8 Challenge #5, on your own!

moma_artists <- moma %>% 
  group_by(artist_gender, year_acquired) %>% 
  summarise(n = n()) %>% 
  arrange(artist_gender, year_acquired) %>% 
  mutate(cumulative_paintings = cumsum(n)) %>% 
  ungroup() %>% na.omit()
moma_artists$artist_gender <- factor(moma_artists$artist_gender, levels = c('Male', 'Female'), labels = c('Male', 'Female'))

ggplot(moma_artists,
       aes(x = year_acquired,
           y = cumulative_paintings,
           fill = artist_gender)) +
  geom_col(position = "stack", width = 0.8) +
  theme_fivethirtyeight() +
  theme(axis.title = element_text()) +
  labs(x = 'Year',
       y = 'Total Acquired Paintings since 1930',
       title = "MoMA's Painting Aquisition Through the Years",
       subtitle = "Cumulative sum of acquired paintings for single-artist paintings, by gender",
       fill = NULL) +
  scale_fill_manual(values = c("Female" = "#ee5863", "Male" = "#6999cd"))
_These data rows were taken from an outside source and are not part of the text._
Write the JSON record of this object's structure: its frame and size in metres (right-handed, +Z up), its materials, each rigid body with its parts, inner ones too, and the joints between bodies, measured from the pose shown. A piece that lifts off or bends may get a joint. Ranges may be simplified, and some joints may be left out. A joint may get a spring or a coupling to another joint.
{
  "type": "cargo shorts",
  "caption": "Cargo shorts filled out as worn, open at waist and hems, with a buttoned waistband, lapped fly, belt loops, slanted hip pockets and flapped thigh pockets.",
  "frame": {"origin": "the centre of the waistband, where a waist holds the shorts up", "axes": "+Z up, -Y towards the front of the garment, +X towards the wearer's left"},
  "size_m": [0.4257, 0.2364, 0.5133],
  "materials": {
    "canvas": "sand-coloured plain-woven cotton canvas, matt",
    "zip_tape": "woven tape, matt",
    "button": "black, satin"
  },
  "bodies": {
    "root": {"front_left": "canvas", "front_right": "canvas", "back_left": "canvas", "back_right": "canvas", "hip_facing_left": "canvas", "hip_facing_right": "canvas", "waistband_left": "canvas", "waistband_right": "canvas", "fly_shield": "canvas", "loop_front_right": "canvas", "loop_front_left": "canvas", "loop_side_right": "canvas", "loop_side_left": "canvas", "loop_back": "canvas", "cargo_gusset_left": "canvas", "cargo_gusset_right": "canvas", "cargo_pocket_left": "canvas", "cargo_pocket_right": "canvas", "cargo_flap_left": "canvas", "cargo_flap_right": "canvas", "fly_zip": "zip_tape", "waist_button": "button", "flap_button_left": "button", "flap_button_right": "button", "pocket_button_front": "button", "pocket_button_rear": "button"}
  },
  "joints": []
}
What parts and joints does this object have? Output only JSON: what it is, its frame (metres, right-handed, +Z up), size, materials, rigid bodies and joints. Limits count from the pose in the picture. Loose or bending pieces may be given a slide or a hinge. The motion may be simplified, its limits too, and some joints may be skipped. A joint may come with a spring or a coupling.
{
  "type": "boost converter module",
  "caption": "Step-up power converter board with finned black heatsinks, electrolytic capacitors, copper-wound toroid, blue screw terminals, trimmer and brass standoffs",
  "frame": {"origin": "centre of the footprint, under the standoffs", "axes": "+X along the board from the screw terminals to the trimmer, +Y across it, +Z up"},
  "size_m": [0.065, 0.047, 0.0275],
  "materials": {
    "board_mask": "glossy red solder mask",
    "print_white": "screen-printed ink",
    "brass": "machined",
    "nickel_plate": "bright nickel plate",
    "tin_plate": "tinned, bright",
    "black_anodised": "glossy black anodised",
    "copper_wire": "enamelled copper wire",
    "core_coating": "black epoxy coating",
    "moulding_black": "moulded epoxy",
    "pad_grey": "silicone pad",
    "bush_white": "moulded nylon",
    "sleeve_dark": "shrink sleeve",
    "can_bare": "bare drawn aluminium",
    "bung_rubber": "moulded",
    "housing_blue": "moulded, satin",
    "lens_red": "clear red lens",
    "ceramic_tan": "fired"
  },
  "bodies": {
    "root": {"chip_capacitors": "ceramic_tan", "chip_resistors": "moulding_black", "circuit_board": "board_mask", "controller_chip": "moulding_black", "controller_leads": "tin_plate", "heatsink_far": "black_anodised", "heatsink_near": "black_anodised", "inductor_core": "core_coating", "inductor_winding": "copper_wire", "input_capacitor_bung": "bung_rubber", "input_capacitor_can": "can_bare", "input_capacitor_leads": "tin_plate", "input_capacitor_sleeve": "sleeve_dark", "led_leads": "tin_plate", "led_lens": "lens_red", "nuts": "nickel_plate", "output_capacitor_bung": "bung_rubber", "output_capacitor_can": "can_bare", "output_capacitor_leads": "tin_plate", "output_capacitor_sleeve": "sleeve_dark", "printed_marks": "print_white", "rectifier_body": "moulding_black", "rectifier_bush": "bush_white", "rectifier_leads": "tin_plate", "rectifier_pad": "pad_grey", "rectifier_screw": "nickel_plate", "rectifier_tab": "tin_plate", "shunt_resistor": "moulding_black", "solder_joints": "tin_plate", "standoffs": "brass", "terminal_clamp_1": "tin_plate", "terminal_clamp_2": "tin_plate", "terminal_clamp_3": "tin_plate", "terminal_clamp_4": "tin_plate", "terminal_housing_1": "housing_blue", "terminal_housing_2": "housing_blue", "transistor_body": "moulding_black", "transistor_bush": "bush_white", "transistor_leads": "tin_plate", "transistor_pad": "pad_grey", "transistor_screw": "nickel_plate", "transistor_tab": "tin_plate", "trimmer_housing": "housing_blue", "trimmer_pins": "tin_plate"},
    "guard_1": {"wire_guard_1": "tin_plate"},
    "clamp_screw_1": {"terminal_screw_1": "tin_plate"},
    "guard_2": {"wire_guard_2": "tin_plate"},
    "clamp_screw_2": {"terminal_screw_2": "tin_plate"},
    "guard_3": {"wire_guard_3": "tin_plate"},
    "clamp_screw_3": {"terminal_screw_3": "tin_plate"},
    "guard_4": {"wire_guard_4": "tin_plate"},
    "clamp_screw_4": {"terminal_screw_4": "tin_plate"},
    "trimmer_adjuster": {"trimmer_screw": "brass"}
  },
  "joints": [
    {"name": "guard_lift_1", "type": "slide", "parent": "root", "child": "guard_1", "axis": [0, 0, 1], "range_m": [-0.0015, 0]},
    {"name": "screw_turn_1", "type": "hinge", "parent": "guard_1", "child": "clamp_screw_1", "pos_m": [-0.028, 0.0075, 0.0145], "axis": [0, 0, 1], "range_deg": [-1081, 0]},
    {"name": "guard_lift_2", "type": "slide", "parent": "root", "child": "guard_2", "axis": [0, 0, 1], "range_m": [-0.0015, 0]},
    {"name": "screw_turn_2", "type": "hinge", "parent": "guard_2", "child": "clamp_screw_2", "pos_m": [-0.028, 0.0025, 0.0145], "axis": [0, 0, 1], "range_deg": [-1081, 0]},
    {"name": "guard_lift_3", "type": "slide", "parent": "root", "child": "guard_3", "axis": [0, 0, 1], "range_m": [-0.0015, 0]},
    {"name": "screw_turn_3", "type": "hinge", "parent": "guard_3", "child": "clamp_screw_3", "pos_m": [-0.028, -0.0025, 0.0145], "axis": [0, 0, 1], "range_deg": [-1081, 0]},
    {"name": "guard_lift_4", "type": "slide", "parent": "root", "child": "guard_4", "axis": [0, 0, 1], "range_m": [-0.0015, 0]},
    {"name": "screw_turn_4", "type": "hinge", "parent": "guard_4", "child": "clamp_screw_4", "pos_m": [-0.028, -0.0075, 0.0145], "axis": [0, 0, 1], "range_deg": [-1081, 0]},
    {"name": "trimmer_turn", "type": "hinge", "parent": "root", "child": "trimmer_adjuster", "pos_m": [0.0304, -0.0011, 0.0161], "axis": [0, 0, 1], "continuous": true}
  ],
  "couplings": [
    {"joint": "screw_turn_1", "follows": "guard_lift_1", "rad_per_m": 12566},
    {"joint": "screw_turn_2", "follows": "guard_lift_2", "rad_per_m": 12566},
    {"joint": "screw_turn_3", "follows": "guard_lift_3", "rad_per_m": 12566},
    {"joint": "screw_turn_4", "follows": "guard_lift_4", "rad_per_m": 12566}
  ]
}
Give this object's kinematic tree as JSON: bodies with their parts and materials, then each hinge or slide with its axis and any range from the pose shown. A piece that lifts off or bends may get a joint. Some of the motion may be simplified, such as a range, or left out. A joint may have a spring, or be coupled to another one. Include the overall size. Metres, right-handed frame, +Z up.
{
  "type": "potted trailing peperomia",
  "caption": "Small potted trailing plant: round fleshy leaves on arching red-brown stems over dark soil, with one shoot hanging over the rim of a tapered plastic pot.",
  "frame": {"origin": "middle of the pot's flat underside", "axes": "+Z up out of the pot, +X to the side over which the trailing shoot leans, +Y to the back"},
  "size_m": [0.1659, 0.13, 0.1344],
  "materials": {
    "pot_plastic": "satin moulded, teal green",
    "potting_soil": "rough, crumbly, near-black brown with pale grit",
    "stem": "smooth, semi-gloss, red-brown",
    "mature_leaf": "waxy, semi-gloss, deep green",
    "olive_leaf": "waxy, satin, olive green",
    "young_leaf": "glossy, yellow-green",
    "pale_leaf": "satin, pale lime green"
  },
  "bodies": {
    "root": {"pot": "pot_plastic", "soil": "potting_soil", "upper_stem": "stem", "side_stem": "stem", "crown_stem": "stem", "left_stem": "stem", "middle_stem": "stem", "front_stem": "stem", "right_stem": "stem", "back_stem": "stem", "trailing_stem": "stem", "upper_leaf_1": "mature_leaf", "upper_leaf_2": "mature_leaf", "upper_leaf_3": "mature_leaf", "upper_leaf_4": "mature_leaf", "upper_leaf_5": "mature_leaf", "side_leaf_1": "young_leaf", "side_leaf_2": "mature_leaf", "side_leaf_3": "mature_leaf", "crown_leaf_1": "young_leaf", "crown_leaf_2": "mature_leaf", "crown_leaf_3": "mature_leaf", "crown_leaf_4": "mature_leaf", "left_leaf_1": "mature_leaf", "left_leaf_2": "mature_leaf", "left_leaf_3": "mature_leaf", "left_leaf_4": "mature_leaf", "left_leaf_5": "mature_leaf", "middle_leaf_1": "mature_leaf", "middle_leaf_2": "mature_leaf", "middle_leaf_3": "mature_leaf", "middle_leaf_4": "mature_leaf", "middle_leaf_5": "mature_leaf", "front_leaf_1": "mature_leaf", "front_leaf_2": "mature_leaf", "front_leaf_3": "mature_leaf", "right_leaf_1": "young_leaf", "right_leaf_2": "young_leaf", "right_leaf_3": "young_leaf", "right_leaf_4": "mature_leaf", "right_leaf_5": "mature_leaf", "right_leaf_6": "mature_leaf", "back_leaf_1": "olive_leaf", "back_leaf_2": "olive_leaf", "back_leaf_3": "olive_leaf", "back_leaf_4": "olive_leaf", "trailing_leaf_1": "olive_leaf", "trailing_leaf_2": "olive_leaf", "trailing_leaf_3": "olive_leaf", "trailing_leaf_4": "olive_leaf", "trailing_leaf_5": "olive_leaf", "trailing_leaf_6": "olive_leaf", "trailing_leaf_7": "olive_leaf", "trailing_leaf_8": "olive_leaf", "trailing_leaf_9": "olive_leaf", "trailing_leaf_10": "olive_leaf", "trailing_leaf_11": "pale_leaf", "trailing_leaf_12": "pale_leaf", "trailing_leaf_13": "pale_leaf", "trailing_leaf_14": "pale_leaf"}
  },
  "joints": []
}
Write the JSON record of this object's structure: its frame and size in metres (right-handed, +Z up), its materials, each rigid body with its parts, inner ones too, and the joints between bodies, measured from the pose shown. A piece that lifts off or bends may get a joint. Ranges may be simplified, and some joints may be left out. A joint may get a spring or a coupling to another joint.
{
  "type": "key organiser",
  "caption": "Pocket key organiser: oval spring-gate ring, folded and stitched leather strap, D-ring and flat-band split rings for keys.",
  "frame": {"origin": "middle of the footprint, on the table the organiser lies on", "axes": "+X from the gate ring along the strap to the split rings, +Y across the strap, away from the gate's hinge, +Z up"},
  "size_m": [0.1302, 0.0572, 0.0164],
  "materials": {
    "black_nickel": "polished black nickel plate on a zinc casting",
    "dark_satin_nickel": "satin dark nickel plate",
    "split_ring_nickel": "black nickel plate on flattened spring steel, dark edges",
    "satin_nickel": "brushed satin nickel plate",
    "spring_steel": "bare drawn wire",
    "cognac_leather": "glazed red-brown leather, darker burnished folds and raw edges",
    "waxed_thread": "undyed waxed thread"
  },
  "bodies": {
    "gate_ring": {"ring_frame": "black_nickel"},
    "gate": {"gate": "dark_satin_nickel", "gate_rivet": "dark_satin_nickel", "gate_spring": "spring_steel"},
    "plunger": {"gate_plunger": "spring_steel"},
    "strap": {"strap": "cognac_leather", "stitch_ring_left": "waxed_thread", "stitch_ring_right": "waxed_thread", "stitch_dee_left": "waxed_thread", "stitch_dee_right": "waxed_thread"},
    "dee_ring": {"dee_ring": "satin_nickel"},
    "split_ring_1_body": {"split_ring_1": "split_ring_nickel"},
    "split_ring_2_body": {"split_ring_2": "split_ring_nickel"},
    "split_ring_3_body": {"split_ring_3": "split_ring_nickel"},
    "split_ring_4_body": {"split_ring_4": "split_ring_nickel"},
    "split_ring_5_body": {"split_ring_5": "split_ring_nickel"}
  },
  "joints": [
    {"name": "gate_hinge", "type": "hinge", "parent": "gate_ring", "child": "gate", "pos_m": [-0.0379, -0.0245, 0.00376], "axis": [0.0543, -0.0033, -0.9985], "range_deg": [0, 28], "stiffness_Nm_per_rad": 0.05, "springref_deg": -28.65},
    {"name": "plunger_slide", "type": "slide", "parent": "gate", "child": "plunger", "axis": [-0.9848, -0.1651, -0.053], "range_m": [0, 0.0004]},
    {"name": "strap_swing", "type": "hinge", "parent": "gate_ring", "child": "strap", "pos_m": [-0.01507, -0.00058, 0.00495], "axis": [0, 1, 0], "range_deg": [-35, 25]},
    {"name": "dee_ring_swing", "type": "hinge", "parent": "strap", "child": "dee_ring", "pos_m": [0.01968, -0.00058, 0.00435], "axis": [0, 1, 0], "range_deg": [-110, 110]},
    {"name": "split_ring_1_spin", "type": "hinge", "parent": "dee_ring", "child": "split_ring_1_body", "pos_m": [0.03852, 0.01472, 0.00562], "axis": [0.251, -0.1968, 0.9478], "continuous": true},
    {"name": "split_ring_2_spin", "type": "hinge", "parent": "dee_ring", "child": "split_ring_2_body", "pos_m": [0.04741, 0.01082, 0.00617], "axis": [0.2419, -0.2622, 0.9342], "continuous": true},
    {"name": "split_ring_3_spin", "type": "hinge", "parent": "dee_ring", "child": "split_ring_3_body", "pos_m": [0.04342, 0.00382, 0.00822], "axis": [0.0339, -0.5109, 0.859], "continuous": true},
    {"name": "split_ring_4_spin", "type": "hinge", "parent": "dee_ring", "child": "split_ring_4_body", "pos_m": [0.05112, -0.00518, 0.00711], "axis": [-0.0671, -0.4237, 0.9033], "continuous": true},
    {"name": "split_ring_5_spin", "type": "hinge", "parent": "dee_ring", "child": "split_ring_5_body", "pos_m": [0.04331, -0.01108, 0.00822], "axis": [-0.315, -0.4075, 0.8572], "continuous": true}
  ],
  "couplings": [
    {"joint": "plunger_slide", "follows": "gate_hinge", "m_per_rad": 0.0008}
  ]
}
8.0.1 Custom Graph – Summary

In this bar chart, I’ve plotted the cumulative sum of acquired paintings through the years of MoMA’s painting acquisition, grouped by gender. From initial analysis above, it was apparent that MoMA’s collection was heavily biased towards male artists. However, given recent time’s initiative towards higher inclusivity, perhaps there was a notable trend to include more female artists in their collection through means of acquisition. This graph, through the use of cumulative sums, shows the overall picture to date of MoMA’s painting acquisition, by gender. To note, female artists have far fewer acquired paintings each year compared to males, but the rate of female painted paintings does increase through the years, but from close inspection, at a lesser rate than males.